Jane Deamer, of Yolo Wool Mill, generously allowed me to work in the mill and scouring co-op for several years to learn even more about fiber and the process of making yarns. I continued to hand spin, and develop a flock of naturally colored sheep. Seven years ago, Jane started making wonderful yarns for me, and with my mill experience, I  was experimenting with breeding to make soft fibers that would work well in Jane’s mill.

In 2010, I was introduced to Rebecca Burgess, who sparked a new fire and rekindled my earlier desires to work with natural dyes and see the potential of  dyes here on the property.

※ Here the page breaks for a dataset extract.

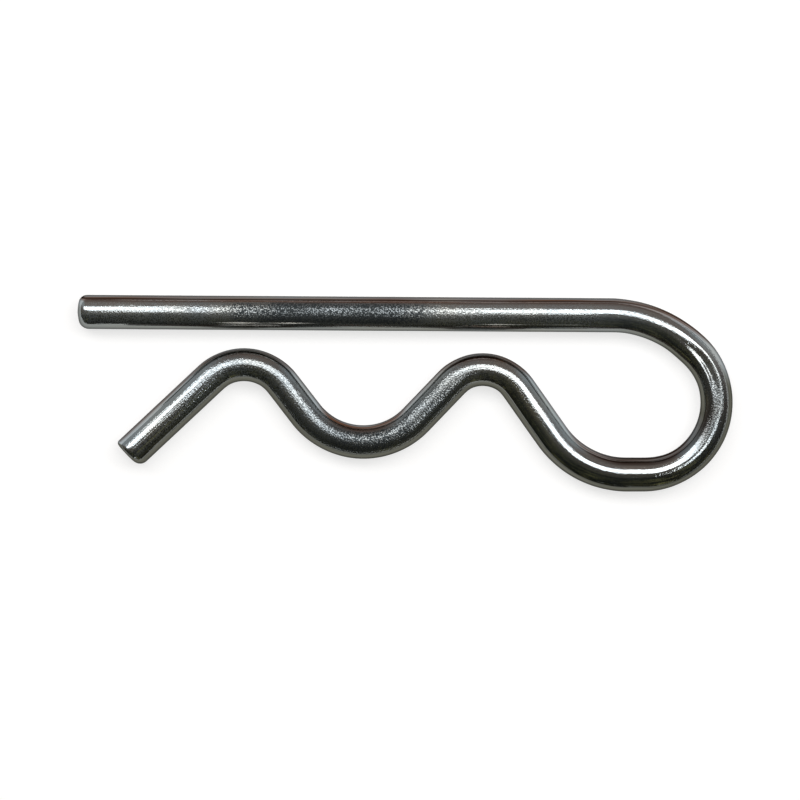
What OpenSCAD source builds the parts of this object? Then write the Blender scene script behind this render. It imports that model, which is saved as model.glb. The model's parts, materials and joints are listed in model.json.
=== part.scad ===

I have lived for over thirty years now on this same ranch. I run cattle, sheep, goats, llamas, alpacas and all sorts of dogs to help me with my flocks. I have had a long time to observe the natural plants on this property, and had already come to appreciate the floral diversity here. And, now, it seems it is providing an unlimited palette. I started looking at the invasive weeds first. If no one can eat it…. Then what color does it offer?  I had a lemonade stand on every turn of the road!  In the gardens around our home, is yet another wonderland of color. All the neighbors want to offer plant prunings and fruits they have to be part of this project. I feel like I am living in the middle of a huge and wonderful science project.

And, so it follows, if we are what we eat … then since the fiber producers here eat of this grass land, and the colors are also coming from this place … Then the yarn is also this wonderful place. I feel eternally lucky to be here in this paradise and able to be part of this time and space.